# AIM:
Restate the whole listing exactly.

# # # #

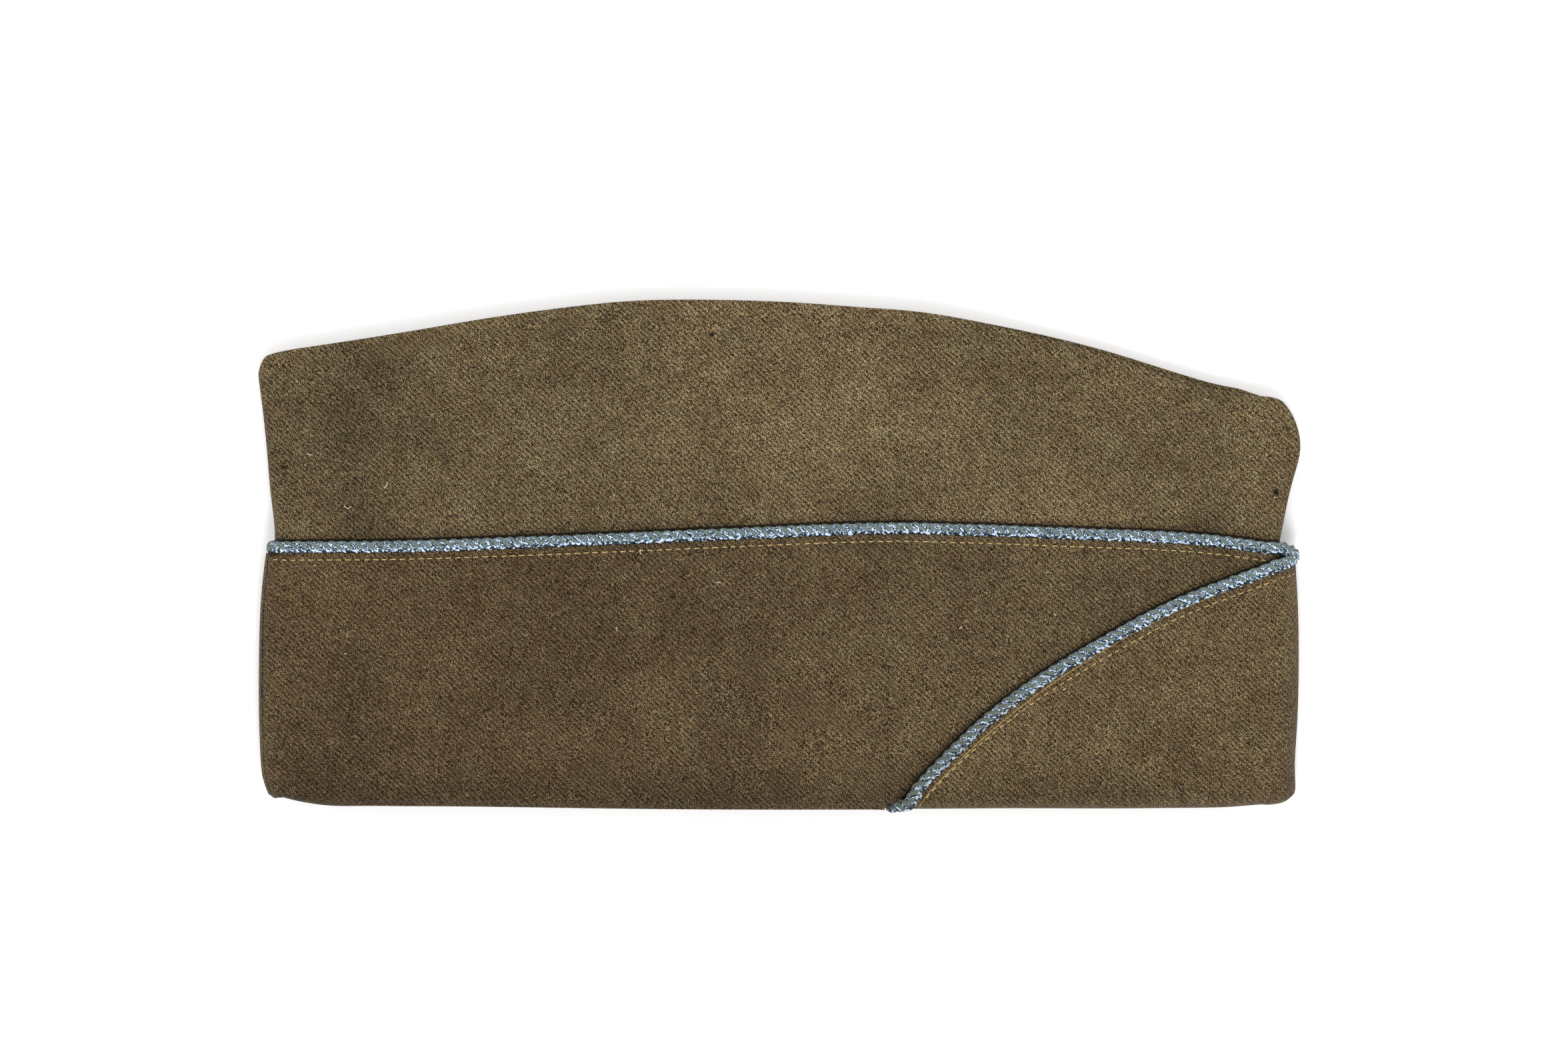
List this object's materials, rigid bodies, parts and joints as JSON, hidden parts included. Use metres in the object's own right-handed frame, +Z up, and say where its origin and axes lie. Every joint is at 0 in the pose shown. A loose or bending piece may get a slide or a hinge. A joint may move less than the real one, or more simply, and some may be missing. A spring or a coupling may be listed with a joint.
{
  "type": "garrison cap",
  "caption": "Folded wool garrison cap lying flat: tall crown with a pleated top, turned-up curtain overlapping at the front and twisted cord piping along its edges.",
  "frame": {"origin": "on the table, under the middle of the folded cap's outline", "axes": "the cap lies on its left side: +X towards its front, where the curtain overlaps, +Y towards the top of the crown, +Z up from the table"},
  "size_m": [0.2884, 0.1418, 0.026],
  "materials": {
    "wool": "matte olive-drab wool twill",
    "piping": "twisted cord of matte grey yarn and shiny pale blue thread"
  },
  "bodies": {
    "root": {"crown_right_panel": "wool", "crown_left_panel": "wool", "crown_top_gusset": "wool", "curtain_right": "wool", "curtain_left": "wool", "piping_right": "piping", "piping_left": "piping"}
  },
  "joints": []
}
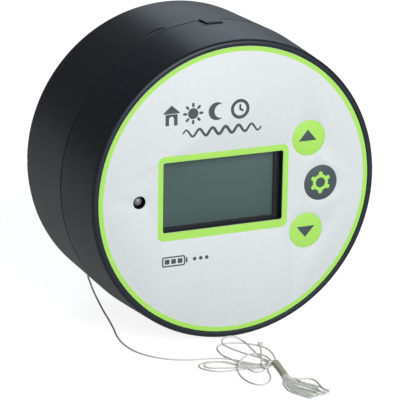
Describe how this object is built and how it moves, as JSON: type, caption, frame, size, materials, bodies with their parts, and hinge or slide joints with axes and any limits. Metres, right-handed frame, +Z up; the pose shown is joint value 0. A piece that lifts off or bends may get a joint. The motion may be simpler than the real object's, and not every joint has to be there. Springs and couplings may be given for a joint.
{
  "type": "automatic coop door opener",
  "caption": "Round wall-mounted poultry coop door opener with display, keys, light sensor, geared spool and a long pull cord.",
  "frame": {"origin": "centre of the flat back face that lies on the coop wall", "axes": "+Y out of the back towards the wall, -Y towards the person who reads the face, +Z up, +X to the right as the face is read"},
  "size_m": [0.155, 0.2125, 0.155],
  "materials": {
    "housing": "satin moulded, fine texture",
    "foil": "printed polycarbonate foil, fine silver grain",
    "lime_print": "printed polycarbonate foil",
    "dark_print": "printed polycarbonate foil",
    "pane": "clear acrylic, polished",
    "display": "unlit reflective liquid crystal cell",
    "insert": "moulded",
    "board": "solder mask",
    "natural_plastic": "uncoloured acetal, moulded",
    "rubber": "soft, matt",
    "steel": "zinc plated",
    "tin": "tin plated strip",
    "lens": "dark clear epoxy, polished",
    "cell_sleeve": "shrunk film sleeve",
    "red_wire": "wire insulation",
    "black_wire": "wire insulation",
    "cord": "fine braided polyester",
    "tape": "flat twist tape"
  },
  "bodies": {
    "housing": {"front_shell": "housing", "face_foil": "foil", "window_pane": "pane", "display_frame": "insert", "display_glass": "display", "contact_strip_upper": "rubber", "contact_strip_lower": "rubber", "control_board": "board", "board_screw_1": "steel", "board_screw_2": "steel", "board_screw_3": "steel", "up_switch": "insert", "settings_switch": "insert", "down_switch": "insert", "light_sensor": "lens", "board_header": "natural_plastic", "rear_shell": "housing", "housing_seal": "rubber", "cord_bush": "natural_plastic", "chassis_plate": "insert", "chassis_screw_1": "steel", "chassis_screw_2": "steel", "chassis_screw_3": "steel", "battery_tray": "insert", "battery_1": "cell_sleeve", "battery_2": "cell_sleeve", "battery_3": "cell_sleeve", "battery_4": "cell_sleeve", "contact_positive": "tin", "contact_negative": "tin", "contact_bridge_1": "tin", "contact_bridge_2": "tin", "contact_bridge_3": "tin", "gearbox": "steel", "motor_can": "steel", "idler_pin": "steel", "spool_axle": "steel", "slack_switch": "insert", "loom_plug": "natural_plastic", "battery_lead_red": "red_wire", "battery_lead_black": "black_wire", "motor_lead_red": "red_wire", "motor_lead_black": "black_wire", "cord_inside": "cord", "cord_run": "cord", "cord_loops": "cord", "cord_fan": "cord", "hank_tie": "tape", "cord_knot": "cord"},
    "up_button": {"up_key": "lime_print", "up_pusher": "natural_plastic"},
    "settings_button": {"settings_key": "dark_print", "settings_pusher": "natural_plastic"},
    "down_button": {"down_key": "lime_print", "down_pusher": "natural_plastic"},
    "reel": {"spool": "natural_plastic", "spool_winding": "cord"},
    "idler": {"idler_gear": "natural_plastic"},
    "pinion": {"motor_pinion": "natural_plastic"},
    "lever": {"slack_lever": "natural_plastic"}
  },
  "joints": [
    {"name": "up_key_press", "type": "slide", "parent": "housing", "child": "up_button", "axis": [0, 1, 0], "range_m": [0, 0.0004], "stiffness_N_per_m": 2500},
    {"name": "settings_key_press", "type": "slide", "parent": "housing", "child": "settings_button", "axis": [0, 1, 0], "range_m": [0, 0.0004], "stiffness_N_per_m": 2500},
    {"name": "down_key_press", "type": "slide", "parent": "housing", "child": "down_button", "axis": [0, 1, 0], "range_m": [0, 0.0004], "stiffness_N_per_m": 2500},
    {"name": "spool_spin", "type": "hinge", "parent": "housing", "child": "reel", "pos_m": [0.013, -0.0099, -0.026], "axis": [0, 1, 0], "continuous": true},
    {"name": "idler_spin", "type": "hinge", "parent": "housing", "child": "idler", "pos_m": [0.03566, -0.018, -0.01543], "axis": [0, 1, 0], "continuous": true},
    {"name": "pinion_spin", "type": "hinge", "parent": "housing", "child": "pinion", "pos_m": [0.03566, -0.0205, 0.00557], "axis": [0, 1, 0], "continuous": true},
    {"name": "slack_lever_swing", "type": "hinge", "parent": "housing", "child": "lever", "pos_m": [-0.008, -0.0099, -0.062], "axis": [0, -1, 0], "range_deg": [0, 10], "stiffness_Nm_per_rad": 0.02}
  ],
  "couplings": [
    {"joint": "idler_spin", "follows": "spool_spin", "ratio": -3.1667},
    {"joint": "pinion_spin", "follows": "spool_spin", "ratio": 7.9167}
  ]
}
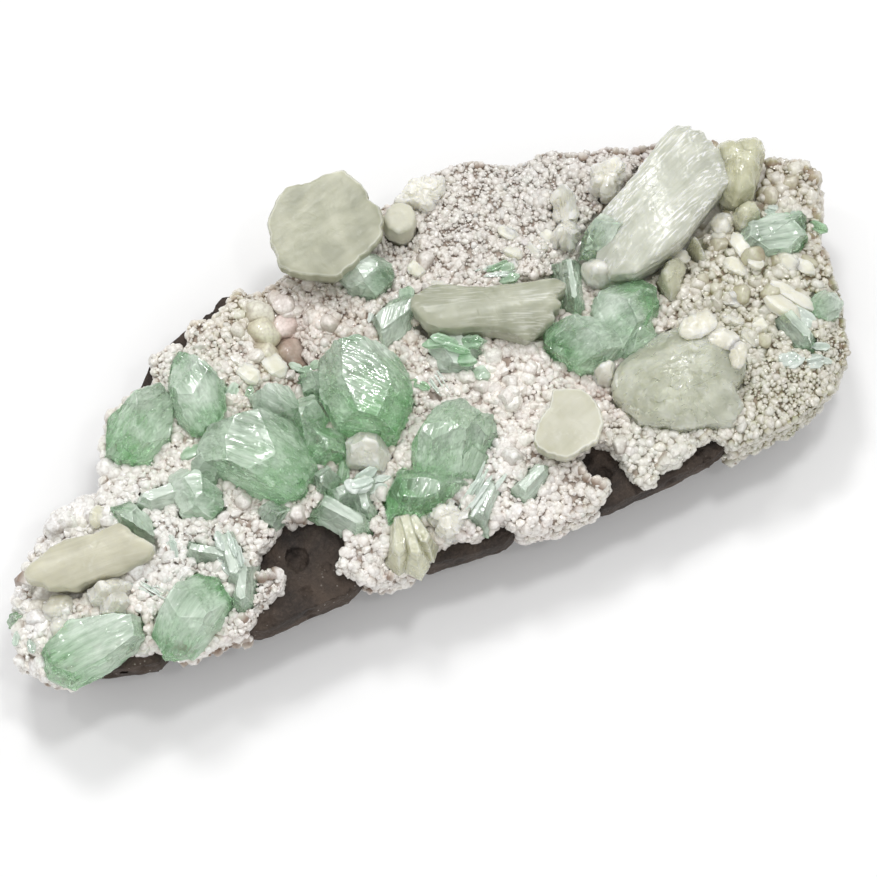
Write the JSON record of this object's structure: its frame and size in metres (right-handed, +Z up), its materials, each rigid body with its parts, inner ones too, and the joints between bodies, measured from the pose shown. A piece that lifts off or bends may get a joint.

# # # #

# RESULT FOR THIS EXERCISE:
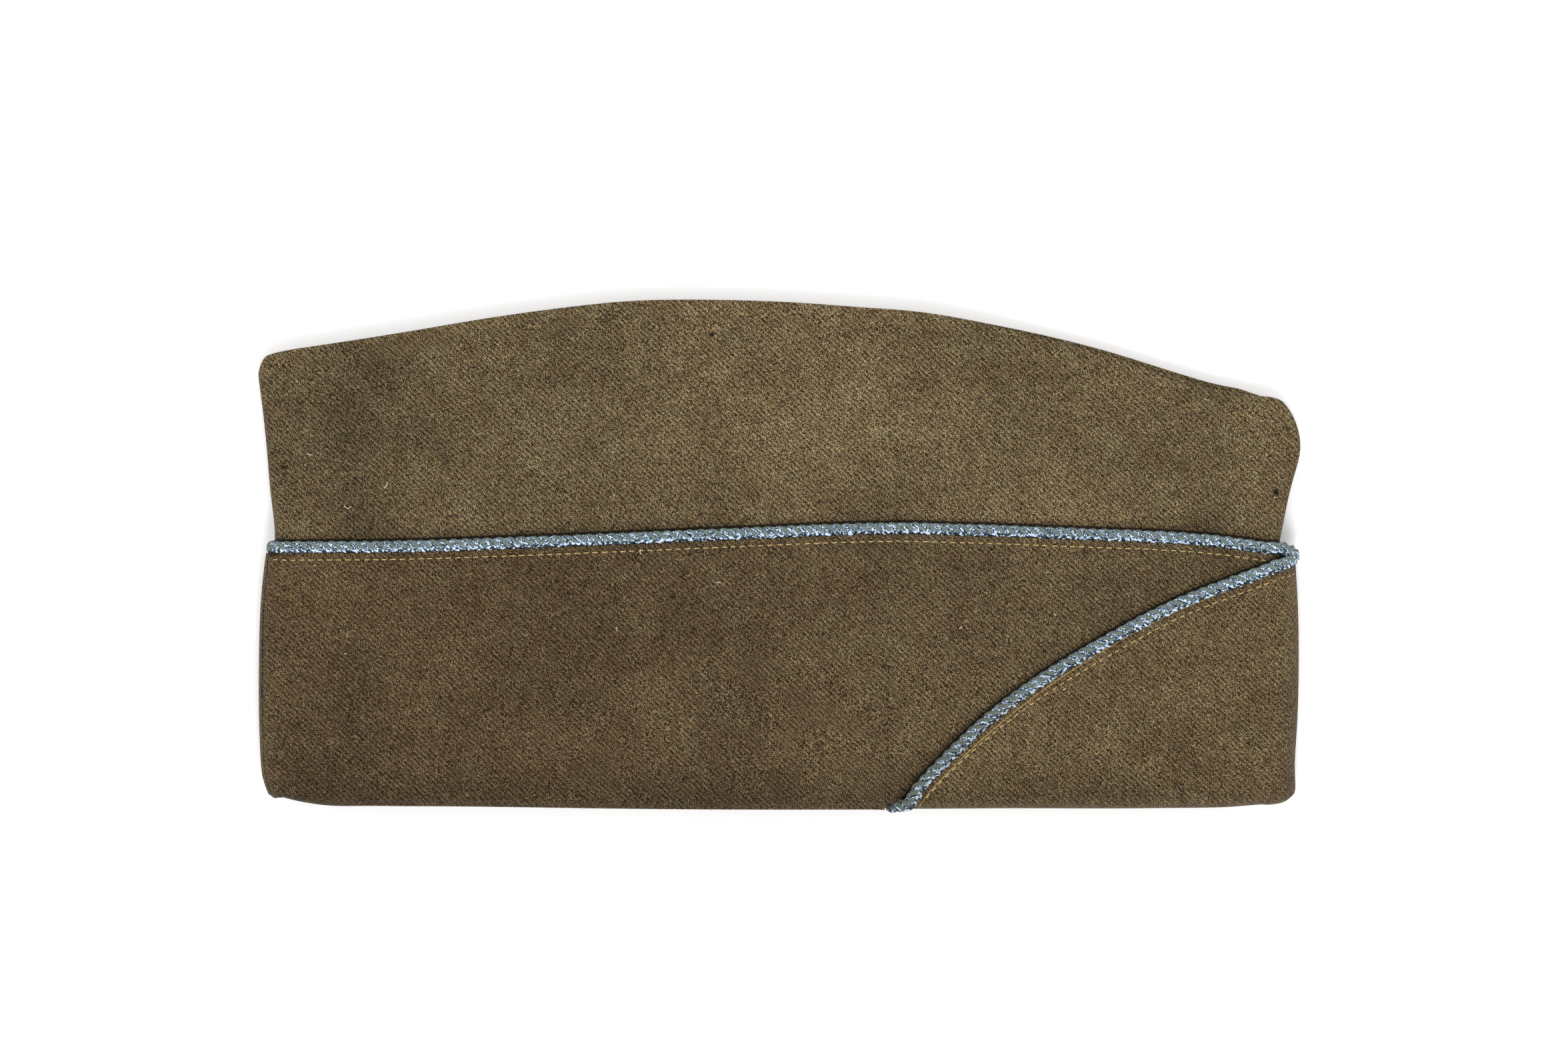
List this object's materials, rigid bodies, parts and joints as JSON, hidden parts included. Use metres in the object's own right-handed frame, +Z up, and say where its origin and axes lie. Every joint is at 0 in the pose shown. A loose or bending piece may get a slide or a hinge. A joint may move less than the real one, or more simply, and some may be missing. A spring or a coupling may be listed with a joint.
{
  "type": "garrison cap",
  "caption": "Folded wool garrison cap lying flat: tall crown with a pleated top, turned-up curtain overlapping at the front and twisted cord piping along its edges.",
  "frame": {"origin": "on the table, under the middle of the folded cap's outline", "axes": "the cap lies on its left side: +X towards its front, where the curtain overlaps, +Y towards the top of the crown, +Z up from the table"},
  "size_m": [0.2884, 0.1418, 0.026],
  "materials": {
    "wool": "matte olive-drab wool twill",
    "piping": "twisted cord of matte grey yarn and shiny pale blue thread"
  },
  "bodies": {
    "root": {"crown_right_panel": "wool", "crown_left_panel": "wool", "crown_top_gusset": "wool", "curtain_right": "wool", "curtain_left": "wool", "piping_right": "piping", "piping_left": "piping"}
  },
  "joints": []
}
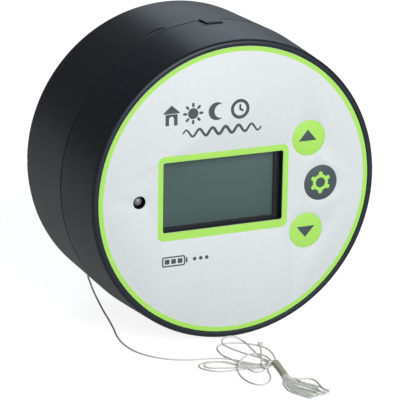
Describe how this object is built and how it moves, as JSON: type, caption, frame, size, materials, bodies with their parts, and hinge or slide joints with axes and any limits. Metres, right-handed frame, +Z up; the pose shown is joint value 0. A piece that lifts off or bends may get a joint. The motion may be simpler than the real object's, and not every joint has to be there. Springs and couplings may be given for a joint.
{
  "type": "automatic coop door opener",
  "caption": "Round wall-mounted poultry coop door opener with display, keys, light sensor, geared spool and a long pull cord.",
  "frame": {"origin": "centre of the flat back face that lies on the coop wall", "axes": "+Y out of the back towards the wall, -Y towards the person who reads the face, +Z up, +X to the right as the face is read"},
  "size_m": [0.155, 0.2125, 0.155],
  "materials": {
    "housing": "satin moulded, fine texture",
    "foil": "printed polycarbonate foil, fine silver grain",
    "lime_print": "printed polycarbonate foil",
    "dark_print": "printed polycarbonate foil",
    "pane": "clear acrylic, polished",
    "display": "unlit reflective liquid crystal cell",
    "insert": "moulded",
    "board": "solder mask",
    "natural_plastic": "uncoloured acetal, moulded",
    "rubber": "soft, matt",
    "steel": "zinc plated",
    "tin": "tin plated strip",
    "lens": "dark clear epoxy, polished",
    "cell_sleeve": "shrunk film sleeve",
    "red_wire": "wire insulation",
    "black_wire": "wire insulation",
    "cord": "fine braided polyester",
    "tape": "flat twist tape"
  },
  "bodies": {
    "housing": {"front_shell": "housing", "face_foil": "foil", "window_pane": "pane", "display_frame": "insert", "display_glass": "display", "contact_strip_upper": "rubber", "contact_strip_lower": "rubber", "control_board": "board", "board_screw_1": "steel", "board_screw_2": "steel", "board_screw_3": "steel", "up_switch": "insert", "settings_switch": "insert", "down_switch": "insert", "light_sensor": "lens", "board_header": "natural_plastic", "rear_shell": "housing", "housing_seal": "rubber", "cord_bush": "natural_plastic", "chassis_plate": "insert", "chassis_screw_1": "steel", "chassis_screw_2": "steel", "chassis_screw_3": "steel", "battery_tray": "insert", "battery_1": "cell_sleeve", "battery_2": "cell_sleeve", "battery_3": "cell_sleeve", "battery_4": "cell_sleeve", "contact_positive": "tin", "contact_negative": "tin", "contact_bridge_1": "tin", "contact_bridge_2": "tin", "contact_bridge_3": "tin", "gearbox": "steel", "motor_can": "steel", "idler_pin": "steel", "spool_axle": "steel", "slack_switch": "insert", "loom_plug": "natural_plastic", "battery_lead_red": "red_wire", "battery_lead_black": "black_wire", "motor_lead_red": "red_wire", "motor_lead_black": "black_wire", "cord_inside": "cord", "cord_run": "cord", "cord_loops": "cord", "cord_fan": "cord", "hank_tie": "tape", "cord_knot": "cord"},
    "up_button": {"up_key": "lime_print", "up_pusher": "natural_plastic"},
    "settings_button": {"settings_key": "dark_print", "settings_pusher": "natural_plastic"},
    "down_button": {"down_key": "lime_print", "down_pusher": "natural_plastic"},
    "reel": {"spool": "natural_plastic", "spool_winding": "cord"},
    "idler": {"idler_gear": "natural_plastic"},
    "pinion": {"motor_pinion": "natural_plastic"},
    "lever": {"slack_lever": "natural_plastic"}
  },
  "joints": [
    {"name": "up_key_press", "type": "slide", "parent": "housing", "child": "up_button", "axis": [0, 1, 0], "range_m": [0, 0.0004], "stiffness_N_per_m": 2500},
    {"name": "settings_key_press", "type": "slide", "parent": "housing", "child": "settings_button", "axis": [0, 1, 0], "range_m": [0, 0.0004], "stiffness_N_per_m": 2500},
    {"name": "down_key_press", "type": "slide", "parent": "housing", "child": "down_button", "axis": [0, 1, 0], "range_m": [0, 0.0004], "stiffness_N_per_m": 2500},
    {"name": "spool_spin", "type": "hinge", "parent": "housing", "child": "reel", "pos_m": [0.013, -0.0099, -0.026], "axis": [0, 1, 0], "continuous": true},
    {"name": "idler_spin", "type": "hinge", "parent": "housing", "child": "idler", "pos_m": [0.03566, -0.018, -0.01543], "axis": [0, 1, 0], "continuous": true},
    {"name": "pinion_spin", "type": "hinge", "parent": "housing", "child": "pinion", "pos_m": [0.03566, -0.0205, 0.00557], "axis": [0, 1, 0], "continuous": true},
    {"name": "slack_lever_swing", "type": "hinge", "parent": "housing", "child": "lever", "pos_m": [-0.008, -0.0099, -0.062], "axis": [0, -1, 0], "range_deg": [0, 10], "stiffness_Nm_per_rad": 0.02}
  ],
  "couplings": [
    {"joint": "idler_spin", "follows": "spool_spin", "ratio": -3.1667},
    {"joint": "pinion_spin", "follows": "spool_spin", "ratio": 7.9167}
  ]
}
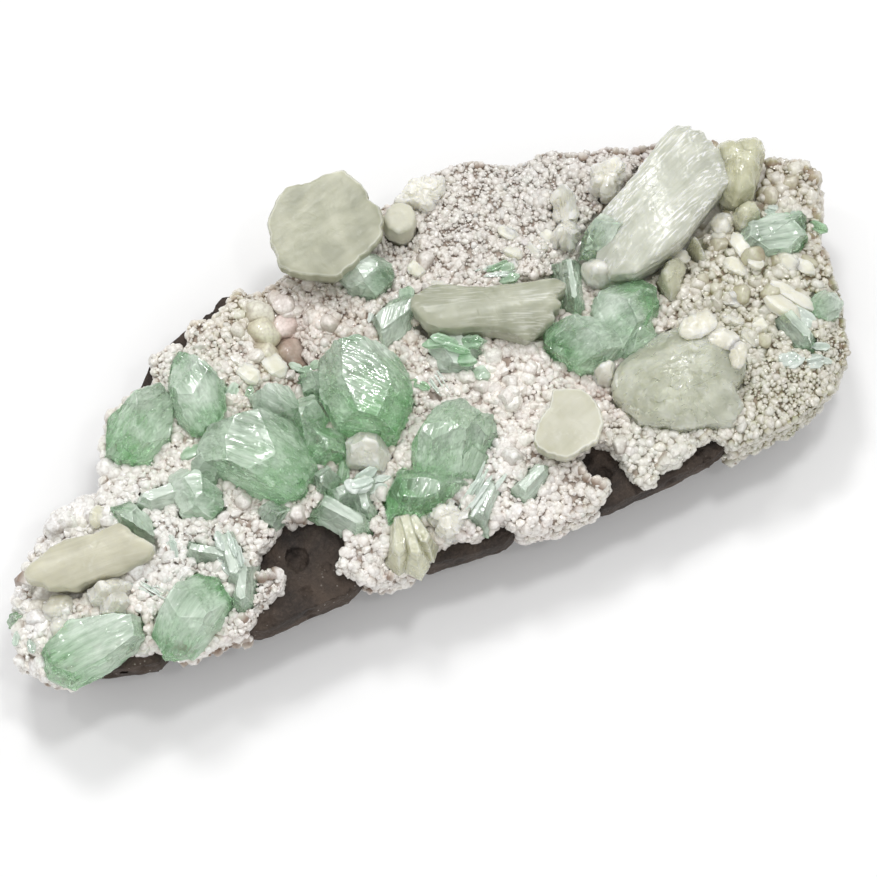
Write the JSON record of this object's structure: its frame and size in metres (right-handed, +Z up), its materials, each rigid body with its parts, inner ones too, and the joints between bodies, measured from the pose shown. A piece that lifts off or bends may get a joint.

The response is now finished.